Money Saving Expert

I’ve been signed up on the Money Saving Expert mailing list for a while, but looking back, I don’t think I’ve ever recommended it here.

The site is run by Martin Lewis, who turns up on all sorts of magazine programmes talking about money. Amongst other things he has been influential in campaigns to get people to reclaim unfair bank charges, and more recently in getting people to check and appeal their council tax banding – something we’ve done successfully in the past.

Perhaps what he is most influential for now is his website Money Saving Expert, where his stated aim is to redress the balance between the consumer and the big corporations. As he says in his introduction to the site, we live in an adversarial consumer society, where the primary purpose of the companies out there is to make as much money from us the consumer as possible. Indeed companies will spend large amounts of money on flashy advertising campaigns to get us to by their products, ensure they have highly trained salespeople in order to sell us stuff we don’t want, and yet what do we as consumers have?

The site is a gold-mine of useful information – in the past I’ve used the tips on the site to find the cheapest telephone service for calling Canada, found cheap flights, and so on. It has won several awards, and indeed has been cited on a couple of occasions in parliament for it’s influence. Essentially the site brings together tips from Martin and many other users, all geared towards doing exactly what it says on the tin – saving money.
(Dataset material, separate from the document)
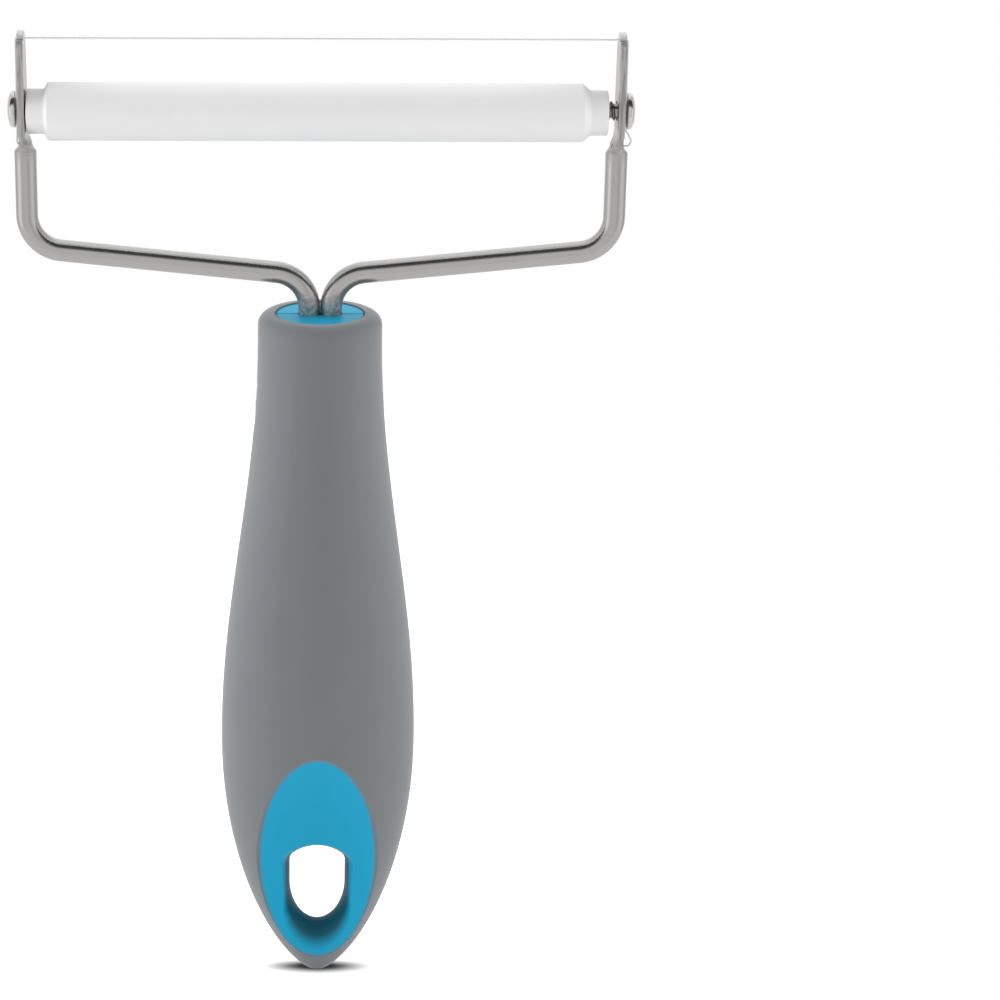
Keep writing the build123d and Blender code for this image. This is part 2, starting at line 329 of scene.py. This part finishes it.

There is also the mailing list I mentioned at the top, which sends out details of special offers and deals, and keeps you updated when recommendations change. There is a real mix of stuff from simple two-for-one offers, to more specialist tips which would probably only be of interest to a small number of the more than a million subscribers to the list – in that vein we actually applied for another credit card at the weekend primarily due to a tip on the list, as by using the new card for a couple of months we can get 20,000 free miles for my BMI Diamond Club card – a good chunk of a free trip to Canada.
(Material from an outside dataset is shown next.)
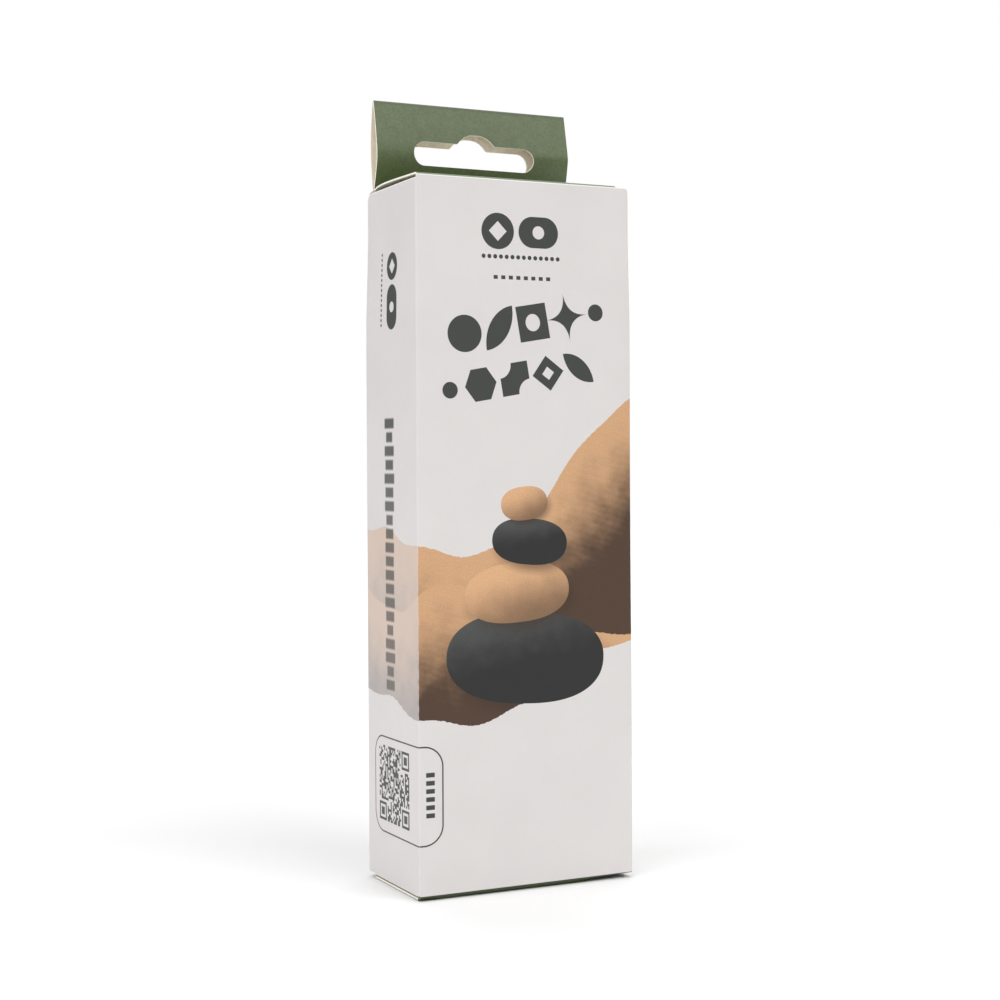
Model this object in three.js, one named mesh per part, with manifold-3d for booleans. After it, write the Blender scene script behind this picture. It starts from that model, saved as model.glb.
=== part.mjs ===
// A hanging retail carton: a reverse-tuck folding carton of printed paperboard.
// Four walls stand round the content. The back wall runs up into a double hang tab with a hook slot,
// and the tab's front layer runs on into the top lid, which tucks in behind the front wall.
// The bottom lid is folded from the front wall and tucks in behind the back wall.
// Millimetres, +Z up. The front faces -Y, and the origin is the middle of the base, on the table.

import * as THREE from 'three';
import { mergeVertices } from 'three/addons/utils/BufferGeometryUtils.js';
import Module from 'manifold-3d';

const wasm = await Module();
wasm.setup();

// Board and clearances
const board = 0.45; // paperboard thickness
const gap = 0.3; // clearance between neighbouring pieces
const creaseRadius = 0.9; // outer radius of the upright creases
const foldRadius = board + gap / 2; // outer radius of the tight folds of lids and tab

// Walls
const bodyWidth = 60;
const bodyDepth = 33;
const bodyHeight = 178; // front wall, from crease to cut edge
const frontBulge = 0.5;
const backBulge = 0.4;
const sideBulge = 0.3;
const cornerRelief = 2.5; // rounding cut at the top of two opposite upright creases
const glueFlapWidth = 11;
const glueFlapShortfall = 5; // how far the glue flap stops short at each end
const glueFlapTaper = 3;

// Hang tab
const tabHeight = 23;
const tabInset = 2.15; // the tab is this much narrower than the back wall on each side
const tabFrontBow = 2.2; // how far the front layer stands forward at mid height
const tabBackBow = 1.3; // how far the back layer stands back
const slotLength = 35;
const slotHeight = 6.3;
const slotCentre = 9.6; // above the wall tops
const backSlotDrop = 0.8; // the back layer's slot sits a little lower
const humpWidth = 10.8;
const humpHeight = 2.7;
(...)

You’re not going to take advantage of every offer, indeed probably not most of them, but there are always one or two that can save you either a little, or a lot of cash, and certainly it is well worth heading over to the site and signing up for the e-mail.

2 thoughts on “Money Saving Expert”

  1. To your knowledge has there been any change to the rules regarding gift aid. Martin discussed this in his column in the Saga magazine a few months ago, I am specifically interested in claiming back tax on tickets sold to tax payers for events run by churches.
    This was perfectly legitimate, and we have had refunds, but have been told this refund cannot now be claimed. Have we been wrongly advised?
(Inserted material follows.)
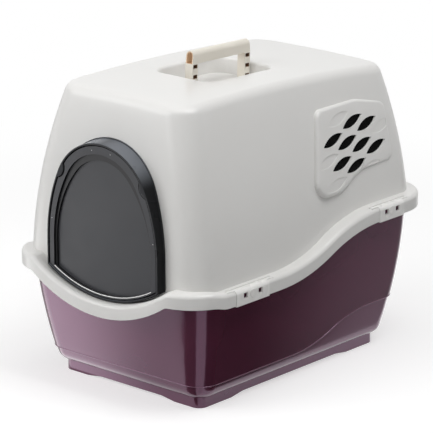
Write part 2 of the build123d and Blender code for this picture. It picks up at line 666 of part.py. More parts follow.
def make_clip(place, length, skirt_z):
    """Right-hand swing clip: knuckle with pins on top, plate over the flange, skirt and nose."""
    axis_z = skirt_z + FLANGE_HEIGHT - CLIP_AXIS_DROP
    top = skirt_z + FLANGE_HEIGHT
    under = top - FLANGE_PLATE
    outer = FLANGE_HALF_X + CLIP_PROUD
    inner = outer - CLIP_WALL
    low = skirt_z - CLIP_DROP
    y0 = place - length / 2
    y1 = place + length / 2
    clip = block(CLIP_AXIS_X, outer, y0, y1, under, top) + block(inner, outer, y0, y1, low, top)
    corner = [
        edge for edge in clip.edges()
        if edge.center().X > outer - CLIP_GAP and edge.center().Z > top - CLIP_GAP
    ]
    clip = fillet(corner, FLANGE_EDGE_ROUND)
    bead_foot = skirt_z + RIM_TOP - BEAD_HEIGHT
    nose_top = bead_foot - CLIP_NOSE_GAP
    clip += block(inner - CLIP_NOSE, inner, y0, y1, nose_top - CLIP_NOSE_HEIGHT, nose_top)
    clip += block(
        CLIP_AXIS_X, CLIP_AXIS_X + CLIP_EAR_REACH, y0 - CLIP_EAR, y1 + CLIP_EAR, under, top
    )
    knuckle = Pos(CLIP_AXIS_X, place, axis_z) * Rot(90, 0, 0)
    clip += knuckle * Cylinder(CLIP_KNUCKLE, length + 2 * CLIP_EAR)
    clip += knuckle * Cylinder(CLIP_PIN_RADIUS, length + 2 * (CLIP_EAR + CLIP_PIN_LENGTH))
    pitch = CLIP_WINDOW_SHARE * length
    middle = skirt_z + CLIP_WINDOW_RISE
    for y in (place - pitch / 2, place + pitch / 2):
        clip -= block(
            inner - CLIP_NOSE, outer + CLIP_PROUD, y - CLIP_WINDOW_LENGTH / 2, y + CLIP_WINDOW_LENGTH / 2,
            middle - CLIP_WINDOW_HEIGHT / 2, middle + CLIP_WINDOW_HEIGHT / 2,
        )
    nub = Pos(outer, place, middle) * Rot(0, 90, 0) * Cylinder(CLIP_NUB_RADIUS, 2 * CLIP_NUB_PROUD)
    return clip + nub


def make_filter_pad():
    """Right-hand charcoal pad: a sheet on the hood's inner wall that also fills the vent panel."""
    gap = HOOD_WALL + PAD_FIT
    outline = Pos(PAD_CENTER_Y, PAD_CENTER_Z) * RectangleRounded(PAD_LENGTH, PAD_HEIGHT, PAD_CORNER)
    sheet = through_side(outline) & hood_form(-gap)
    filling = through_side(outline & vent_outline(gap)) & raised_form(-gap)
    return (sheet + filling) - hood_form(-gap - PAD_THICKNESS)


def make_filter_holder():
    """Right-hand holder: a frame round the pad and bars behind it."""
    middle = Pos(PAD_CENTER_Y, PAD_CENTER_Z)
    outer = middle * RectangleRounded(
        PAD_LENGTH + 2 * HOLDER_BORDER, PAD_HEIGHT + 2 * HOLDER_BORDER, PAD_CORNER + HOLDER_BORDER
    )
    inner = middle * RectangleRounded(PAD_LENGTH + 2 * PAD_FIT, PAD_HEIGHT + 2 * PAD_FIT, PAD_CORNER)
    window = middle * RectangleRounded(PAD_LENGTH - HOLDER_BAR, PAD_HEIGHT - HOLDER_BAR, PAD_CORNER)
    bars = Sketch() + middle * Rectangle(PAD_LENGTH, HOLDER_BAR)
    spacing = PAD_LENGTH / (HOLDER_BAR_COUNT + 1)
    for count in range(HOLDER_BAR_COUNT):
        across = (count + 1) * spacing - PAD_LENGTH / 2
        bars += middle * Pos(across, 0) * Rectangle(HOLDER_BAR, PAD_HEIGHT)
    wall_side = hood_form(-HOOD_WALL - PAD_FIT)
    face_front = hood_form(-HOOD_WALL - 2 * PAD_FIT - PAD_THICKNESS)
    face_back = hood_form(-HOOD_WALL - 2 * PAD_FIT - PAD_THICKNESS - HOLDER_FACE)
    frame = through_side(outer - inner) & (wall_side - face_back)
    grille = through_side((outer - window) + bars) & (face_front - face_back)
    return frame + grille


def main():
    """Build every node and write one STEP file for each."""
    nodes = {
        "base_pan": make_base_pan(),
        "hood": make_hood(),
        "door_frame": make_door_frame(),
        "door_flap": make_door_flap(),
        "carry_handle": make_carry_handle(),
    }
    for name, (place, length, skirt_z) in CLIPS.items():
        clip = make_clip(place, length, skirt_z)
        nodes[f"clip_{name}_right"] = clip
        nodes[f"clip_{name}_left"] = mirror(clip, about=Plane.YZ)
    for name, maker in (("filter_pad", make_filter_pad), ("filter_holder", make_filter_holder)):
        solid = maker()
        nodes[f"{name}_right"] = solid
        nodes[f"{name}_left"] = mirror(solid, about=Plane.YZ)
    os.makedirs("parts", exist_ok=True)
    for name, shape in nodes.items():
        export_step(shape, f"parts/{name}.step")


if __name__ == "__main__":
    main()
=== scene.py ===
# %% [markdown]
# A covered litter box is four kinds of moulded plastic and a little felt: a wine-coloured tray, a
# warm white hood, a black collar with a smoked flap in it, and an ivory handle. The shapes come
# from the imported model, in metres, with the door facing -Y. This script gives each piece its
# finish, adds the small marks that moulding leaves, and sets up a small studio round the box.

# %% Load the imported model
import math

import bmesh
import bpy
from mathutils import Matrix, Vector


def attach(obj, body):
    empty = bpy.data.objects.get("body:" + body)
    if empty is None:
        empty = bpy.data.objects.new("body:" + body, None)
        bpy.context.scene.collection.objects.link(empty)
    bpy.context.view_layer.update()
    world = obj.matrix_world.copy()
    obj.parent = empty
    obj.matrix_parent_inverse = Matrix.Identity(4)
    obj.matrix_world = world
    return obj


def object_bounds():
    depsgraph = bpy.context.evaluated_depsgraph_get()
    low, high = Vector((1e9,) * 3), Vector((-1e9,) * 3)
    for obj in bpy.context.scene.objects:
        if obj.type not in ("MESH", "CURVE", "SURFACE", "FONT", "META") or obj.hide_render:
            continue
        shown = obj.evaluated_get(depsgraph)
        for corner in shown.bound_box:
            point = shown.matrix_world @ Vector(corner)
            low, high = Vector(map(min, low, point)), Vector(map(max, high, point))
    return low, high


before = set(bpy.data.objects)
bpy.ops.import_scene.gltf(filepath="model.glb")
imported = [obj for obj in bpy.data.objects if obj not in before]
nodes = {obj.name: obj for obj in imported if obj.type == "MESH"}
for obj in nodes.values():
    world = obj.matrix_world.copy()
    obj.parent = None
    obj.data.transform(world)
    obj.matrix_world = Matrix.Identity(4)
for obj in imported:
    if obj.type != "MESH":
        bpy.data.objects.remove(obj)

cad_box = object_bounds()
print("nodes:", sorted(nodes))
print("box of the packed model:")
for corner in cad_box:
    print(" ", tuple(round(value, 4) for value in corner))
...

  2. We’ve run into this. We have in the past been able to claim for things like this, but more recently things have been tightened. It’s not so much that the rules have been changed, more that they are now being more carefully applied.

    Gift Aid has always been tax back on gifts, so it used to be quite common that charities selling tickets for things would give you a ‘free’ ticket in return for a donation that could be gift aided. I’ve seen a number of places doing it, churches as in your example, but often charities whose main source of income was from entrance fees rather than donations such as the Kew Bridge Pumping Engines and on one visit we made even Windsor Castle was doing the same thing.

    However a few years back they tightened up on this, their argument being that in the places wouldn’t give you the ticket if you didn’t give a donation, therefore it wasn’t really a gift. For example Windsor Castle wouldn’t allow you in for free, you had to give a donation of a certain amount, equivalent to what a normal ticket cost. As a result they have cracked down on this and now don’t allow tax to be reclaimed on tickets like this, and certainly they seem to be a lot more scrupulous about what they will and won’t allow you to reclaim against in general.

    As a general rule of thumb, if the person is getting something in return for their money, then you can’t claim tax back, so you can’t for example claim tax back on raffle tickets, event tickets, or bids in a silent auction to name a few. Gift aid is only available on straight donations.